In fact, I always thought it was our job to create that one-sided world – to change and improve the world – but as I studied Dr Demartini’s work, I learnt that the downside of life is not a mistake; it’s not an indication that things are ‘broken’ and need fixing; the difficulties are designed in. They are purposeful. They serve us. His work has, for me, seeded the question: What if the world is already in perfect order?

What if the thing that needs fixing or changing is our perception of it?

What if, when we can see the Order, we become so grateful and humble that we experience life in a state of grace?

What if circumstances are transformed not so much by our efforts to change them, as by our appreciation of them exactly as they are?

There is an immense degree of Intelligence in the cosmos, whether we are talking about the design of a human being in the way, for instance, that each body system mirrors the whole; the way food is coded with information about which body part it serves and heals; the way that the subatomic dimension mirrors the celestial. What makes us think that the Intelligence we witness all around us breaks down at the level of human experiences? What if every detail of our lives, the good and the bad, is there on purpose and it all serves us?

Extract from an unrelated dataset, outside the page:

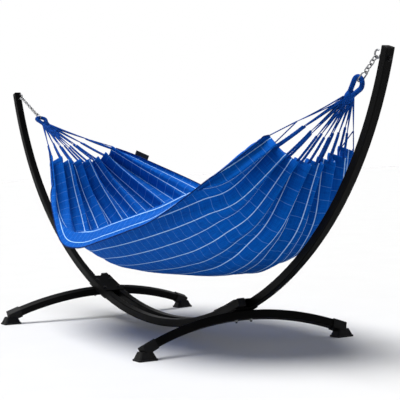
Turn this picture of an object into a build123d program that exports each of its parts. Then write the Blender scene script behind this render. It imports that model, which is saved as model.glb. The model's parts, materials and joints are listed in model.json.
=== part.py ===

We’re all familiar with the Law of Gravity and none of us would choose to argue with it. We all know that if we leap off a building, unless we’re strapped to a hang glider, we’re going straight down.

On the other hand, few of us are really familiar with an equally valid universal law, the Law of Polarity, or another – the Law of Conservation, and most of us spend most of our lives arguing with those laws… and suffering the consequences.

The Hidden Order attempts to explain these Laws and Principles – through story – so that they are clear and make perfect sense and so that it’s easier to live in harmony with them. In brief:

• The Law of Polarity states that every single phenomenon has a positive and negative aspect. Sometimes we are blind to one of those polarities, such as when we view abuse as only negative, or a promotion as only positive, but the other (complementary) side is always there, albeit ‘hidden’.

• The Law of Conservation states that nothing is created or destroyed but merely changes form. Most people believe that they are the victims of loss and that things are 'missing' in their lives; Masters have the ability to track these changing forms and to recognize that nothing is ever missing.

Taking these principles all the way we eventually run into some confronting applications, as you will see in the book, and we can either say that the Law doesn’t work in that area, or we can assume that, since it’s a Law it must apply, and go look for how it does.

Masters are clear about these laws because they understand that mastery is not about cutting ourselves in half and tossing away the ‘bad’ bits; it’s not about condemning half of life. Mastery is about the centrepoint; the balance. It’s about appreciating both polarities equally, and consciously, deliberately, bringing oneself back to centre. As Dr Demartini says, it is the ability to find divine order in every event, to instantly recognize that every crisis is simultaneously a blessing.

I originally wanted to be only good and live in a peaceful world and be a master because of my fear and judgement of that other darker side of life; what I have found, paradoxically, is that the more I embrace and appreciate life as it is, the less fearful I am and the more smoothly my life seems to unfold.